*Work to be completed*: Set down exactly the lines in the records below that run from the line with "Reconstruct the object" to the line with "# driving direction, origin", inclusive, and nothing more.

## start

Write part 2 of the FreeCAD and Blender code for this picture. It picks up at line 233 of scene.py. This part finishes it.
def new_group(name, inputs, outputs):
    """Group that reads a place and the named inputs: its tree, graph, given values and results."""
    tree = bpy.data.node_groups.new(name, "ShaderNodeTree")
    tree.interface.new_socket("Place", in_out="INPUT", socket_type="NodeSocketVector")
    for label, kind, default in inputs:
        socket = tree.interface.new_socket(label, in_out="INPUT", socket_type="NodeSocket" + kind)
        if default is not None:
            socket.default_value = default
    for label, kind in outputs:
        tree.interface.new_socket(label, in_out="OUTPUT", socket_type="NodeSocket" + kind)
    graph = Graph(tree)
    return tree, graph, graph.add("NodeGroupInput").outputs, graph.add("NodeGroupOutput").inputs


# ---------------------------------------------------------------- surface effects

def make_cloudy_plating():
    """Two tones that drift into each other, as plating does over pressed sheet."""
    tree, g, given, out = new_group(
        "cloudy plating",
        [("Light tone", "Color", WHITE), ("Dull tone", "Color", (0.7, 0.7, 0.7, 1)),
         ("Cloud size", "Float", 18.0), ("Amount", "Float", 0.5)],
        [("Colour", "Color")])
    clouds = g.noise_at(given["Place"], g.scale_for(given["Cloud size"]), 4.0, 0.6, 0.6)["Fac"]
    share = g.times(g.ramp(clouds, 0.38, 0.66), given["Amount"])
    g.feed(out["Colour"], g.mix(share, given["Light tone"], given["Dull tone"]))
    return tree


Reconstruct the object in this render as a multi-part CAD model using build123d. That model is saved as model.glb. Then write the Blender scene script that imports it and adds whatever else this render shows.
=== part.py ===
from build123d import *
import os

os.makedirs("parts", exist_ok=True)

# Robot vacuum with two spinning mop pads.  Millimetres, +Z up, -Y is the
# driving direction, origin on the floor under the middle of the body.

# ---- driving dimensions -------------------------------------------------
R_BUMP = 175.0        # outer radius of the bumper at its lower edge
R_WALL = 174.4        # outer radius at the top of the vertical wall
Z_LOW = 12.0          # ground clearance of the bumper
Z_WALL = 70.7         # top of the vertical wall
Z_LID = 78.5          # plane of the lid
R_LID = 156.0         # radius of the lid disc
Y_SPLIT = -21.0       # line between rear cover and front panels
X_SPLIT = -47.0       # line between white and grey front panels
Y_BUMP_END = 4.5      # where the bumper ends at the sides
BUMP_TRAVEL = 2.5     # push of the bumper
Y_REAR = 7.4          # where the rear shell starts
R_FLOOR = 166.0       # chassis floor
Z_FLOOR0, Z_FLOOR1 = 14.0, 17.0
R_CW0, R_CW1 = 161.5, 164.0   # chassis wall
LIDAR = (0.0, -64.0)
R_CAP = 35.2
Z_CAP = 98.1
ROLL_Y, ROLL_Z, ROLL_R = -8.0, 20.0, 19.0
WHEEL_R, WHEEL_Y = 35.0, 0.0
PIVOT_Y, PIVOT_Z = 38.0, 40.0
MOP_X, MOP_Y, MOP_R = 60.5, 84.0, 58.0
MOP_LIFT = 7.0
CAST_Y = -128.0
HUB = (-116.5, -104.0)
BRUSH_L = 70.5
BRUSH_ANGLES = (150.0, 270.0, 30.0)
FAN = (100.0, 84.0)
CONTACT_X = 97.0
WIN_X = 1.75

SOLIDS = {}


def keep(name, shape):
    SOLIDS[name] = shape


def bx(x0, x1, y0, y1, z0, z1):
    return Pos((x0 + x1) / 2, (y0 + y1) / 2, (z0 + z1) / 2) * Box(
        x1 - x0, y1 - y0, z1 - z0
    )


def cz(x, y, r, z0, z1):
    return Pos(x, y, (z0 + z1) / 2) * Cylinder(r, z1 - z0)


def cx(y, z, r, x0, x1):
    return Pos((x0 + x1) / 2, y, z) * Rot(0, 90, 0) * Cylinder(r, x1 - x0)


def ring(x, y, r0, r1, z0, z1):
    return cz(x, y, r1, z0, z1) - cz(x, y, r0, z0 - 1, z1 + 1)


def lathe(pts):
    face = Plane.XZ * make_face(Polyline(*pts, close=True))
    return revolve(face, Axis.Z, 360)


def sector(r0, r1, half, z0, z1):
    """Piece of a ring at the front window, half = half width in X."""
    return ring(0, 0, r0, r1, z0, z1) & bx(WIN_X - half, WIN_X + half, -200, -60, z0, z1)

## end

*Solved problem*:
Reconstruct the object in this render as a multi-part CAD model using build123d. That model is saved as model.glb. Then write the Blender scene script that imports it and adds whatever else this render shows.
=== part.py ===
from build123d import *
import os

os.makedirs("parts", exist_ok=True)

# Robot vacuum with two spinning mop pads.  Millimetres, +Z up, -Y is the
# driving direction, origin on the floor under the middle of the body.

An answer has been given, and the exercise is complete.